The vagueness of the "war on terror" is easily
the greatest known-but-hardly-reported scandal of the Bush administration. Words
like "terror," "terrorism," and "terrorist" have no singular definitions,
and Team Bush has added to the confusion with uses that conflict with official
U.S. policy. For instance, the
State Department's definition of "terrorism" excludes acts committed by governments,
yet U.S. President
George W. Bush and Vice
President Dick Cheney have both talked about "terrorist states."
This is hardly a smart way to fight a war if the goal is victory. A defined
enemy is necessary, even if that definition changes as events and information
warrant. If you don't know whom you are fighting, how can you possibly know
when you have beaten them? However, if the goal is an all-purpose excuse for
various wars, the vagueness of "war on terror" makes perfect sense. As a warblogger
might say, "It's
not a bug, it's a feature!"
Thor Halvorssen's recent Weekly Standard piece on "[Venezuelan President]
Chavez's ongoing support of terrorism" illustrates this point well. Whereas
even the majority of the most dedicated supporters of the "war on terror" likely
view al-Qaeda as the most dangerous terrorist group, Halvorssen tells us that
this honor goes to the
Revolutionary Armed Forces of Colombia (FARC), and that the Colombian government's
victory over this group is "unlikely" as long as Chavez
supports them. FARC, Halvorssen tells us, has even killed Americans who were
in Colombia, which apparently makes them a "threat" to the U.S.

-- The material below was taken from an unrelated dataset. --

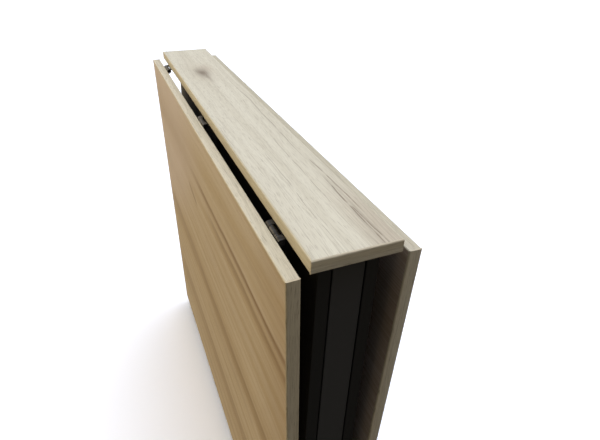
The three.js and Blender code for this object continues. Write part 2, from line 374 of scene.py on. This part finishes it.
def edging_oak(direction):
    """An edging strip whose grain runs along this axis."""
    paint = Paint(f"oak_edging_along_{direction}")
    along = getattr(paint, direction)
    first, second = [getattr(paint, axis) for axis in "xyz" if axis != direction]
    across = first + second
    # Strips running across or upright take the darker olive copy of the edging tones, which is painted
    # shade.
    shades = (EDGE_PALE, EDGE_MID, EDGE_DARK) if direction == "y" else (SHADED_END_PALE, SHADED_END_MID, SHADED_END_DARK)
    grain, colour, height = oak(paint, along, across, 0, EDGING_SEED, *shades, depth=1.15)
    dash = paint.noise(along / 9, across / 0.8, 4).ramp(0.60, 0.72)
    colour = paint.mix(dash * 0.3, colour, EDGE_DARK)
    return finish_oak(paint, grain, colour, height)


# ---- other finishes

def laminate(name, colour, lift):
    """A plain dark laminate with a fine pebbled surface and faint rubbing."""
    paint = Paint(name)
    pebble = paint.noise(paint.x / 0.7, paint.y / 0.7, paint.z / 0.7, 2)
    cloud = paint.noise(paint.x / 60, paint.y / 60, paint.z / 90, 3)
    rub = paint.noise(paint.x / 25, paint.y / 25, paint.z / 160, 4, 0.65).ramp(0.58, 0.80)
    lighter = tuple(part * (1 + lift) for part in colour)
    shade = paint.mix(pebble * 0.5 + cloud * 0.35 + rub * 0.3, colour, lighter)
    paint.bump(pebble * 0.03)
    paint.shader.inputs["Specular IOR Level"].default_value = 0.35
    return paint.set(Base_Color=shade, Roughness=cloud * 0.12 + pebble * 0.10 + 0.50 - rub * 0.12)


def zinc(name):
    """Zinc plating gone dark and dull, with drawn lines, patches and a little grime."""
    paint = Paint(name)
    drawn = paint.noise(paint.x / 0.25, paint.y / 9, paint.z / 0.25, 2)
    patch = paint.noise(paint.x / 6, paint.y / 6, paint.z / 6, 3)
    grime = paint.noise(paint.x / 3, paint.y / 3, paint.z / 3, 3).ramp(0.58, 0.78)
    colour = paint.mix(patch.ramp(0.35, 0.70), ZINC, ZINC_DULL)
    colour = paint.mix(grime * 0.35, colour, BLACK)
    paint.bump(drawn * 0.01)
    paint.shader.inputs["Metallic"].default_value = 1
    return paint.set(Base_Color=colour, Roughness=patch * 0.2 + drawn * 0.08 + grime * 0.2 + 0.22)


def moulded_plastic(name):
    paint = Paint(name)
    pebble = paint.noise(paint.x / 0.5, paint.y / 0.5, paint.z / 0.5, 2)
    scuff = paint.noise(paint.x / 4, paint.y / 12, paint.z / 4, 4, 0.7).ramp(0.55, 0.75)
    scuffed = tuple(part * 3 for part in PLASTIC)
    paint.bump(pebble * 0.04)
    colour = paint.mix(scuff * 0.6, PLASTIC, scuffed)
    return paint.set(Base_Color=colour, Roughness=scuff * 0.25 + pebble * 0.1 + 0.38)


def felt(name):
    paint = Paint(name)
    hair = paint.noise(paint.x / 0.35, paint.y / 1.4, paint.z / 0.35, 4, 0.7)
    tuft = paint.noise(paint.x / 2.5, paint.y / 2.5, paint.z / 2.5, 3)
    lighter = tuple(part * 2.4 for part in FELT)
    paint.bump(hair * 0.35 + tuft * 0.2)
    paint.shader.inputs["Sheen Weight"].default_value = 0.4
    colour = paint.mix(hair.ramp(0.3, 0.75) * 0.8 + tuft * 0.2, FELT, lighter)
    return paint.set(Base_Color=colour, Roughness=hair * 0.1 + 0.88)


def edging_direction(name):
    """Which way a strip runs: its grain runs the same way."""
    low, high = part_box(name)
    spans = dict(zip("xyz", high - low))
    return max(spans, key=spans.get)


def dress_nodes():
    """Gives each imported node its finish, and softens its sharp edges by a radius in millimetres."""
    edging = {direction: edging_oak(direction) for direction in "xyz"}
    steel = zinc("zinc_steel_detailed")
    finishes = (  # the first of these words in a node's name decides
        ("top_board", top_oak(), 0.1),
        ("left_leaf_board", leaf_oak("left"), 0.1),
        ("right_leaf_board", leaf_oak("right"), 0.1),
        ("plate", steel, 0.2),
        ("pin", steel, 0.2),
        ("glide", moulded_plastic("black_plastic_detailed"), 0.6),
        ("pad", felt("felt_detailed"), 0.7),
        ("gate", laminate("black_laminate_detailed", BLACK, 0.4), 0.8),
        ("frame", laminate("charcoal_laminate_detailed", CHARCOAL, 0.35), 0.8),
    )
    for name, node in nodes.items():
        if "edging" in name:
            finish, rounding = edging[edging_direction(name)], 0.15
        else:
            finish, rounding = next(rest for word, *rest in finishes if word in name)
        node.data.materials.clear()
        node.data.materials.append(finish)
        soften(node, rounding)
    return steel


def soften(piece, rounding):
    """Shades a piece smoothly, with its sharp edges rounded by this radius in millimetres."""
    weld = piece.modifiers.new("weld", "WELD")
    weld.merge_threshold = MM * 0.001
    bevel = piece.modifiers.new("rounding", "BEVEL")
    bevel.width = rounding * MM
    bevel.segments = 3
    bevel.limit_method = "ANGLE"
    bevel.angle_limit = math.radians(30)
    bevel.harden_normals = True
    normals = piece.data.attributes.get("custom_normal")
    if normals:
        piece.data.attributes.remove(normals)
    piece.data.polygons.foreach_set("use_smooth", [True] * len(piece.data.polygons))


# ---- screws

def screw_mesh(name, head, dome):
    """A raised screw head, sitting on z = 0 and facing +Z."""
    shape = bmesh.new()
    rings = [(head, 0.0), (head, dome * 0.25), (head * 0.93, dome * 0.55),
             (head * 0.72, dome * 0.83), (head * 0.5, dome * 0.95), (head * 0.46, dome)]
    loops = []
    for radius, height in rings:
        loops.append([
            shape.verts.new((
                radius * MM * math.cos(math.tau * i / SCREW_SIDES),
                radius * MM * math.sin(math.tau * i / SCREW_SIDES),
                height * MM,
            ))
            for i in range(SCREW_SIDES)
        ])
    for lower, upper in zip(loops, loops[1:]):
        for i in range(SCREW_SIDES):
            j = (i + 1) % SCREW_SIDES
            shape.faces.new((lower[i], lower[j], upper[j], upper[i]))
    shape.faces.new(reversed(loops[0]))
    shape.faces.new(loops[-1])
    mesh = bpy.data.meshes.new(name)
    shape.to_mesh(mesh)
    shape.free()
    return mesh


def cross_mesh(name, head, dome):
    """A cutter for the cross recess: two crossed wedges that narrow downwards."""
    shape = bmesh.new()
    for turn in (0, math.pi / 2):
        arm = bmesh.ops.create_cube(shape, size=1)["verts"]
        for vert in arm:
            low = vert.co.z < 0
            reach = head * (0.28 if low else 0.56)
            vert.co.x = math.copysign(reach, vert.co.x) * MM
            vert.co.y = math.copysign(head * 0.11, vert.co.y) * MM
            vert.co.z = dome * (0.3 if low else 1.3) * MM
        bmesh.ops.rotate(shape, verts=arm, matrix=Matrix.Rotation(turn, 3, "Z"))
    mesh = bpy.data.meshes.new(name)
    shape.to_mesh(mesh)
    shape.free()
    return mesh


def cut_screw(name, size):
    """The screw head with its recess cut in."""
    head = bpy.data.objects.new(name, screw_mesh(name, size["head"], size["dome"]))
    cutter = bpy.data.objects.new(name + "_cutter", cross_mesh(name, size["head"], size["dome"]))
    for made in (head, cutter):
        bpy.context.scene.collection.objects.link(made)
    cut = head.modifiers.new("recess", "BOOLEAN")
    cut.operation = "DIFFERENCE"
    cut.solver = "EXACT"
    cut.use_self = True
    cut.object = cutter
    shown = head.evaluated_get(bpy.context.evaluated_depsgraph_get())
    mesh = bpy.data.meshes.new_from_object(shown)
    for made in (head, cutter):
        bpy.data.objects.remove(made)
    return mesh


def plate_axes(flat_towards, face_towards, pin):
    """A hinge plate's own axes: X out along its flat, Y along the pin, Z out of the plate."""
    out = Vector(flat_towards)
    face = Vector(face_towards)
    along = face.cross(out)
    axes = Matrix((out, along, face)).transposed().to_4x4()
    return Matrix.Translation(pin) @ axes


def add_screws(plate, mesh, size, seat, axes, body):
    """Two screws in a plate, driven from its inner face: seat is that face's height over the pin."""
    for number, sign in ((1, -1), (2, 1)):
        spot = Matrix.Translation(Vector((size["out"], sign * size["apart"] / 2, seat)) * MM)
        turn = Matrix.Rotation(math.pi, 4, "X") @ Matrix.Rotation(0.4 + number * 1.1, 4, "Z")
        screw = bpy.data.objects.new(f"{plate}_screw_{number}", mesh)
        bpy.context.scene.collection.objects.link(screw)
        screw.matrix_world = axes @ spot @ turn
        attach(screw, body)


def middle_of(name):
    low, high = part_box(name)
    return (low + high) / 2


def screw_leaf_hinges(steel):
    mesh = cut_screw("leaf_hinge_screw", LEAF_SCREWS)
    mesh.materials.append(steel)
    seat = LEAF_BARREL - LEAF_PLATE
    for side, sign in SIDES.items():
        joint = next(j for j in frame["joints"] if j["child"] == f"{side}_leaf")
        swing = math.radians(joint["range_deg"][1])
        pivot = Vector(joint["pos_m"])
        for spot in ("near", "middle", "far"):
            pin = Vector((pivot.x, middle_of(f"{side}_hinge_{spot}_pin").y, pivot.z))
            top_axes = plate_axes((-sign, 0, 0), (0, 0, 1), pin)
            add_screws(f"{side}_hinge_{spot}_top_plate", mesh, LEAF_SCREWS, seat, top_axes, "frame")
            raised = plate_axes((sign, 0, 0), (0, 0, 1), Vector())
            hung = Matrix.Translation(pin) @ Matrix.Rotation(sign * swing, 4, "Y") @ raised
            add_screws(f"{side}_hinge_{spot}_leaf_plate", mesh, LEAF_SCREWS, seat, hung, f"{side}_leaf")


def screw_gate_hinges(steel):
    mesh = cut_screw("gate_hinge_screw", GATE_SCREWS)
    mesh.materials.append(steel)
    seat = GATE_BARREL - GATE_PLATE
    for side, sign in SIDES.items():
        for level in ("lower", "upper"):
            name = f"{side}_gate_hinge_{level}"
            plate_low, plate_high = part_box(f"{name}_post_plate")
            pin = Vector((
                (plate_high.x if sign > 0 else plate_low.x) - sign * GATE_BARREL * MM,
                plate_low.y + GATE_BARREL * MM,
                (plate_low.z + plate_high.z) / 2,
            ))
            post = plate_axes((0, 1, 0), (-sign, 0, 0), pin)
            gate = plate_axes((sign, 0, 0), (0, -1, 0), pin)
            add_screws(f"{name}_post_plate", mesh, GATE_SCREWS, seat, post, "frame")
            add_screws(f"{name}_gate_plate", mesh, GATE_SCREWS, seat, gate, "frame")


# ---- floor, light and camera

def set_stage(name, shape, finish):
    """A floor or backdrop that the camera sees, and that sends no light back to the table."""
    mesh = bpy.data.meshes.new(name)
    shape.to_mesh(mesh)
    shape.free()
    mesh.materials.append(finish)
    stage = bpy.data.objects.new(name, mesh)
    bpy.context.scene.collection.objects.link(stage)
    stage.visible_diffuse = False
    stage.visible_glossy = False
    return stage


def make_floor():
    """A pale floor, a little over white so that it reads as white where no shadow falls."""
    paint = Paint("pale_floor")
    mottle = paint.noise(paint.x / 40, paint.y / 40, 0, 3)
    paint.set(Base_Color=paint.mix(mottle, (1.08, 1.14, 1.25), (1.11, 1.17, 1.28)), Roughness=0.95)
    paint.shader.inputs["Specular IOR Level"].default_value = 0
    shape = bmesh.new()
    bmesh.ops.create_circle(shape, cap_ends=True, segments=96, radius=STAGE_REACH)
    set_stage("floor", shape, paint.material)


def make_backdrop():
    """A white dome around the floor, so that a low view has no dark horizon. Light passes through it."""
    paint = Paint("white_backdrop")
    mottle = paint.noise(paint.x / 4000, paint.y / 4000, paint.z / 4000, 3)
    paint.shader.inputs["Emission Strength"].default_value = 1
    paint.set(Base_Color=(0, 0, 0), Emission_Color=paint.mix(mottle, (1, 1, 1), (1.05, 1.05, 1.05)))
    shape = bmesh.new()
    bmesh.ops.create_uvsphere(shape, u_segments=64, v_segments=32, radius=STAGE_REACH * 0.98)
    backdrop = set_stage("backdrop", shape, paint.material)
    backdrop.visible_shadow = False


def make_light():
    """A soft sky: strong overhead and a little from the right, warm from the left, weak from the front."""
    world = bpy.data.worlds.new("studio")
    world.use_nodes = True
    bpy.context.scene.world = world
    tree = world.node_tree
    coordinates = tree.nodes.new("ShaderNodeTexCoord")
    split = tree.nodes.new("ShaderNodeSeparateXYZ")
    tree.links.new(coordinates.outputs["Generated"], split.inputs[0])
    x, y, z = [Field(tree, output) for output in split.outputs]

    totals = [GROUND_LIGHT] * 3
    for towards, sharpness, colour in SKY:
        direction = Vector(towards).normalized()
        facing = x * direction.x + y * direction.y + z * direction.z
        glow = facing.math("MAXIMUM", 0).math("POWER", sharpness)
        totals = [glow * part + total for total, part in zip(totals, colour)]
    colour = tree.nodes.new("ShaderNodeCombineColor")
    for total, entry in zip(totals, colour.inputs):
        connect(tree, total, entry)
    tree.links.new(colour.outputs[0], tree.nodes["Background"].inputs["Color"])


def make_camera():
    data = bpy.data.cameras.new("camera")
    data.lens = CAMERA_LENS
    data.sensor_width = 36
    data.shift_x, data.shift_y = CAMERA_SHIFT
    data.clip_start = 0.05
    camera = bpy.data.objects.new("camera", data)
    bpy.context.scene.collection.objects.link(camera)
    camera.matrix_world = (
        Matrix.Translation(CAMERA_PLACE)
        @ Matrix.Rotation(math.radians(-CAMERA_RIGHT), 4, "Z")
        @ Matrix.Rotation(math.radians(90 - CAMERA_DOWN), 4, "X")
        @ Matrix.Rotation(math.radians(CAMERA_ROLL), 4, "Z")
    )
    bpy.context.scene.camera = camera


bpy.context.scene.view_settings.view_transform = "Standard"
steel = dress_nodes()
screw_leaf_hinges(steel)
screw_gate_hinges(steel)
make_floor()
make_backdrop()
make_light()
make_camera()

Halvorssen's argument might have the smallest bit of merit if the events in
Colombia were not significantly different from what he describes. FARC is a
group involved in a long-running
civil war in Colombia, and it dates
back to 1964. The
group's history is rooted in both the politics of Colombia and the Marxist guerilla
movements of the 20th century, so it is hardly the creation of Chavez. The
government of Colombia has a long history of human
rights abuses, which didn't stop the U.S. from exporting hundreds
of millions of dollars' worth of weapons to the Colombian government between
1989 and 1999. Since
2000, the U.S. has spent over $3 billion on "Plan Colombia," a program intended,
in the name of battling narcotics, to help the Colombian government fight, among
other things, FARC.
One needn't be a supporter of FARC to see that the U.S. government has taken
sides against the rebels. Naturally, FARC does not look kindly on the U.S.,
yet there is no information indicating that FARC seeks to attack U.S. civilians.
Quite simply, there is no reason to think they are a "terrorist" threat to the
But logic and evidence are rarely taken into consideration by supporters of
the "war on terror" when they write in places like The Weekly Standard.
Largely because of such writers, the idea that Saddam Hussein's now-deposed
government was a "threat" to the U.S. is a given in most popular discussions,
even though the facts indicate otherwise. Halvorssen apparently wants to make
a similar "threat" out of Chavez's government, as he ends the piece with a call
for the State Department to get tough.
This is undoubtedly connected to the hawks' desire
for the State Department to become more interventionist under new chief Condoleezza
Rice than it was under Colin Powell. What would broader intervention in Colombia
and Venezuela entail? As stated above, the U.S. already aids
the government of Colombia. The U.S. has also kept its eye on Chavez's government
in Venezuela. As Mark Weisbrot of the Center
for Economic and Policy Research laid out clearly in a Dec.
8, 2004 piece, the Bush administration had foreknowledge of a 2002 coup
attempt against Chavez and gave rhetorical support to the architects of the
coup, which eventually failed. (How overthrowing the democratically
elected Chavez fits in with Bush's
supposed love of democracy is unclear. Perhaps it falls under the Musharraf
In a Dec.
29, 2004 ZNet article, Sohan Sharma and Surinder Kumar put forward the idea
that the U.S. is using Colombia as a proxy for overthrowing the government of
its neighbor to the east. The advantage to this approach is that the U.S. could
claim to be "hands off" while both rearranging Venezuela's economy and
political culture and avoiding the heavy military and political costs of an
outright invasion. Ironically, the Bush administration could claim that U.S.
military overextension in Afghanistan and Iraq is the reason it can do nothing
about the situation in Venezuela.
Of course, this type of behavior didn't begin with the Bush administration's
"war on terror," but this concept of war does provide an easy all-purpose justification
for conflicts that would otherwise need individual justifications. (The real
motivations – economic, ideological, and political – are not spoken in public,
of course.) Venezuela can be a "terrorist state" because practically anything
can be "terrorist" when there is no definition of the word other than what the
Bush administration offers at the moment.
Those opposed to the broad nature of the "war on terror" would be wise to spend
less time debating the merits of particular actions and more time refuting the
overall concept. It is war without end.